Completion-based training doesn’t do that. It’s not built to. It is designed to check the box, satisfy documentation requirements, and ensure the firm has a paper trail. It is not designed to simulate pressure, provoke critical thinking, or connect risk to real business impact. And yet that is exactly what’s required if the goal is to change behavior.
Revenue pressure will always be part of financial services. No serious person argues otherwise. But that pressure must be counterbalanced by training that addresses the real risk landscape, not just the regulatory minimum. Compensation drives performance. It also drives exposure. Employees need to understand both.

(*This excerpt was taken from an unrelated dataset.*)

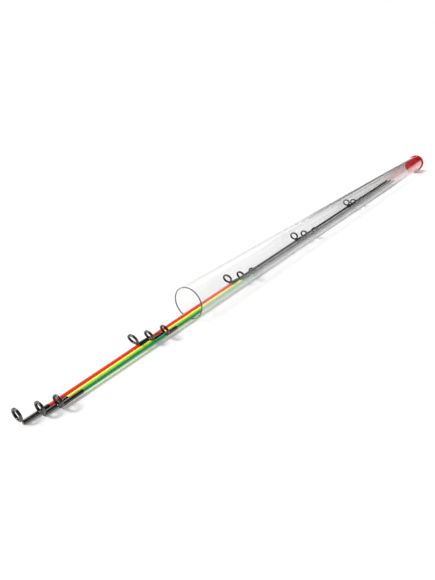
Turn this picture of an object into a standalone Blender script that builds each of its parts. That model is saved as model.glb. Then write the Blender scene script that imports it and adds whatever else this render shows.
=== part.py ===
"""Three spare quiver tips for a feeder rod, lying side by side in a clear storage tube with an end plug.

Metres, +Z up. The tips and the tube run along X: the rings and the open mouth of the tube face -X, the
plug is at +X. The origin lies under the middle of the set, on the surface that the set lies on.
"""

import math

import bmesh
import bpy
from mathutils import Matrix, Vector

MM = 0.001

# Storage tube
TUBE_OUTER_RADIUS = 10.0 * MM
TUBE_WALL = 0.5 * MM
TUBE_LENGTH = 498.0 * MM
TUBE_SIDES = 20

# End plug: a tapered cup pushed closed end first into the far end of the tube, stopped by its flange
PLUG_INSERTION = 14.5 * MM
PLUG_WALL = 1.2 * MM
PLUG_TAPER = 0.3 * MM
PLUG_EDGE = 0.4 * MM
PLUG_FIT = 0.1 * MM
FLANGE_OVERHANG = 0.8 * MM
FLANGE_THICKNESS = 2.6 * MM
FLANGE_SEAT_GAP = 0.1 * MM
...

This is not about rewriting incentive plans. It’s about equipping those operating under them with a realistic understanding of how bribery and corruption actually take root. Not in offshore wire transfers or luxury real estate deals. In subtle misjudgments made at desks, on calls, inside meetings where one small push gets rewarded, and no one raises their hand. That’s where exposure begins.
Firms that treat ABAC risk as a legal abstraction miss the opportunity to create actual institutional awareness. The best programs don’t focus on whether the policy was acknowledged. They focus on whether the risk is understood. That is a higher bar, and one that requires more than a learning management system (LMS) module.
The reason enforcement remains so persistent isn’t that firms don’t care. It’s because most of them haven’t translated policy into usable guardrails for the people most likely to be tested. When someone brings in revenue, the tendency is to accommodate. And when questions get raised, the instinct is often to look for a workaround. The longer that cycle continues without friction, the harder it becomes to intervene when the stakes escalate.
That is what serious ABAC training is designed to interrupt. It is not a firewall. It is an early-warning system. A tool for recalibrating decision-making before the regulator arrives.
And yet, in many institutions, training is still treated as an annual requirement to be cleared, not as a control mechanism to be evaluated.
If the firm is relying on policy language to hold the line in real time, it will lose. The employee trying to close a deal under performance pressure will not stop because a rule was posted. They will stop if they have been trained to recognize the inflection point between business opportunity and institutional risk, and have internalized what happens when that point is ignored.
The firms that avoid ABAC scandals going forward won’t be the ones with the best-looking policies. They’ll be the ones where the employees closest to the money understand what the real cost of a shortcut looks like.
That understanding doesn’t come from a module. It comes from training built to match the stakes.
And if no one is asking whether the current training clears that bar, then the board shouldn’t be asking whether the program is compliant.
It should be asking when the next failure will happen.